**Objective:** Only the lines from the one holding "place(helicopter, 'heli_skid_right', heliSkid(-1), naturalWood);" through the one holding "points = [vertex.co" are to be retyped, exactly as they appear, with both boundary lines included.

.....

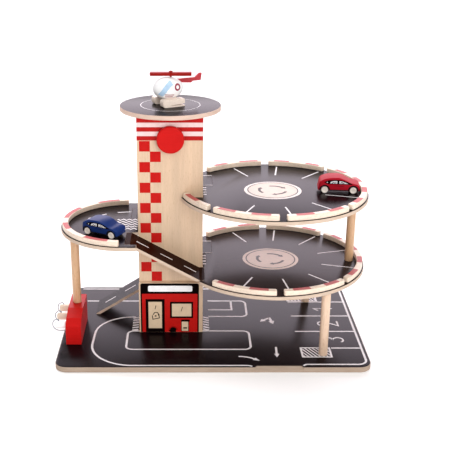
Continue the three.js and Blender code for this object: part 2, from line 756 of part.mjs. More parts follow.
function boredWheel() {
  const bore = axleRadius + seatGap;
  const hub = wheelRadius / 2;
  return turned([[bore, wheelWidth], ...wheelRim(0).reverse(), [hub + wheelDish, 0],
    [hub, wheelDish], [bore, wheelDish], [bore, wheelWidth]].reverse());
}

function car(name, finish, x, y, deckTop, degrees) {
  const group = new THREE.Group();
  group.position.set(x, y, deckTop + seatGap);
  group.rotation.z = degrees * degree;
  place(group, `${name}_body`, carBody(), finish);
  for (const [end, along] of [['front', wheelbase / 2], ['rear', -wheelbase / 2]]) {
    place(group, `${name}_${end}_axle_wheel`, axleWheel(), naturalWood, along, 0, wheelRadius);
    place(group, `${name}_${end}_bored_wheel`, boredWheel(), naturalWood,
      along, -carWidth / 2, wheelRadius);
  }
  garage.add(group);
}

// The red car stands nose to the kerb, the blue one short of the ramp's tab
const redCarReach = kerbInnerRadius - redCarKerbGap - carLength / 2;
car('red_car', redPaint, ...roundDeckPoint(redCarReach, redCarPlaceDegrees), upperDeckTop, redCarDegrees);
car('blue_car', bluePaint, frontRampHeadX - blueCarRampGap,
  leftDeckCentreY - blueCarForwardShare * leftDeckRadius, leftDeckTop, blueCarDegrees);

// Helicopter: egg shaped body between two skids, tail board, and a rotor that spins on its pin
function egg(grow = 0) {
  const half = heliLength / 2 + grow;
  return turned(eggShares.map(([along, out]) => [out * (heliRadius + grow), 2 * along * half]), 24)
    .rotateZ(Math.PI / 2);
}

function heliBody() {
  const pinHole = rod(pinRadius + seatGap, pinDepth + cutOverrun).rotateX(Math.PI / 2);
  return cut(egg(), pinHole.translate(-heliPinSetback, 0, heliRadius - pinDepth));
}

function heliSkid(side) {
  const half = skidLength / 2;
  const shape = new THREE.Shape();
  shape.moveTo(-half, 0);
  shape.lineTo(half - skidNose, 0);
  shape.quadraticCurveTo(half, 0, half, skidNose);
  shape.lineTo(half, skidHeight - skidNose);
  shape.quadraticCurveTo(half, skidHeight, half - skidNose, skidHeight);
  shape.lineTo(-half + skidNose / 2, skidHeight);
  shape.quadraticCurveTo(-half, skidHeight, -half, skidHeight - skidNose / 2);
  shape.lineTo(-half, 2 * skidRunner);
  shape.lineTo(half / 3, skidRunner * 1.2);
  shape.lineTo(half / 3, skidRunner);
  shape.lineTo(-half, skidRunner);
  shape.closePath();
  const block = acrossY(shape, skidWidth, 0, 3).translate(0, side * skidSpread / 2, -heliLift);
  return cut(block, egg(seatGap));
}

function heliTail() {
  const start = -heliLength / 4;
  const end = start - tailLength;
  const shape = polygon([
    [start, 0], [start, tailBoom], [end + tailFin, tailBoom], [end + tailFin / 3, tailFin],
    [end, tailFin], [end + tailFin / 6, 0], [end + tailLength / 3, 0], [end + tailLength / 2.4, -tailBoom / 2],
  ]);
  return cut(acrossY(shape, tailThickness).translate(0, 0, heliRadius * 0.45), egg(seatGap));
}

function heliRotor() {
  const half = rotorLength / 2;
  const shape = roundedRectangle(-half, -rotorWidth / 2, half, rotorWidth / 2, rotorCorner);
  shape.holes.push(circle(0, 0, pinRadius + shaftGap));
  return flatPiece(shape, rotorThickness, 0, 4);
}

function rotorPin() {
  const neck = pinDepth - seatGap + rotorLift + rotorThickness + shaftGap;
  return turned([
    [0, 0], [pinRadius, 0], [pinRadius, neck], [pinHeadRadius, neck],
    [pinHeadRadius, neck + pinHeadHeight / 2], [pinHeadRadius / 2, neck + pinHeadHeight],
    [0, neck + pinHeadHeight],
  ], 16).rotateX(Math.PI / 2);
}

const helicopter = new THREE.Group();
helicopter.position.set(towerCentreX + heliOffset, helipadY, helipadTop + seatGap + heliLift);
helicopter.rotation.z = heliYawDegrees * degree;
place(helicopter, 'heli_body', heliBody(), whitePaint);
place(helicopter, 'heli_tail', heliTail(), redPaint);
place(helicopter, 'heli_skid_left', heliSkid(1), naturalWood);
place(helicopter, 'heli_skid_right', heliSkid(-1), naturalWood);
place(helicopter, 'heli_rotor_pin', rotorPin(), naturalWood, -heliPinSetback, 0,
  heliRadius - pinDepth + seatGap);
const rotor = place(helicopter, 'heli_rotor', heliRotor(), redPaint, -heliPinSetback, 0,
  heliRadius + rotorLift);
rotor.rotation.z = -heliYawDegrees * degree;
garage.add(helicopter);

export default garage;
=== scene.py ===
"""A wooden toy parking garage with ramps, a lift tower, a helipad, a fuel pump, two cars and a helicopter.
Lengths are in metres, in the frame's axes. Sizes typed here are millimetres times MM."""

import json
import math

import bmesh
import bpy
from mathutils import Matrix, Vector
from mathutils.bvhtree import BVHTree


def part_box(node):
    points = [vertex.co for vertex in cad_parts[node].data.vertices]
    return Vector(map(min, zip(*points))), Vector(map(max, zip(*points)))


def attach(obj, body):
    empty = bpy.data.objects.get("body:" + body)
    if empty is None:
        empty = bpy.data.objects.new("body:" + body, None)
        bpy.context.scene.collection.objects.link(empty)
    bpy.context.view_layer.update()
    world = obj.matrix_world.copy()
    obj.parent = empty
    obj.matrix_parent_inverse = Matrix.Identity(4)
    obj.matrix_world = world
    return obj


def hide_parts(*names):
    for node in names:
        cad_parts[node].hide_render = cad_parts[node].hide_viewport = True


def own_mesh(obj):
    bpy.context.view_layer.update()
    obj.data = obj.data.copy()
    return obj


MM = 0.001

# The gap between one printed layer and the next, and the rounding of a lacquered board's edges
INK = 0.12 * MM
BOARD_EDGE = 0.6 * MM

# The play round a ramp's tab, the depth of its seat, and how far a cutter reaches past an edge
SLIDE = 0.6 * MM
SEAT = 3.3 * MM
OVER = 3 * MM

# Steps of a board's full circle, steps of a printed one and of the knob, and the angle of a sharp edge
FINE = 160
PRINT_STEPS = 96
SHARP = 32

X, Y, UP = (Vector(axis) for axis in ((1, 0, 0), (0, 1, 0), (0, 0, 1)))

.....

**Finished exercise:**
place(helicopter, 'heli_skid_right', heliSkid(-1), naturalWood);
place(helicopter, 'heli_rotor_pin', rotorPin(), naturalWood, -heliPinSetback, 0,
  heliRadius - pinDepth + seatGap);
const rotor = place(helicopter, 'heli_rotor', heliRotor(), redPaint, -heliPinSetback, 0,
  heliRadius + rotorLift);
rotor.rotation.z = -heliYawDegrees * degree;
garage.add(helicopter);

export default garage;
=== scene.py ===
"""A wooden toy parking garage with ramps, a lift tower, a helipad, a fuel pump, two cars and a helicopter.
Lengths are in metres, in the frame's axes. Sizes typed here are millimetres times MM."""

import json
import math

import bmesh
import bpy
from mathutils import Matrix, Vector
from mathutils.bvhtree import BVHTree


def part_box(node):
    points = [vertex.co for vertex in cad_parts[node].data.vertices]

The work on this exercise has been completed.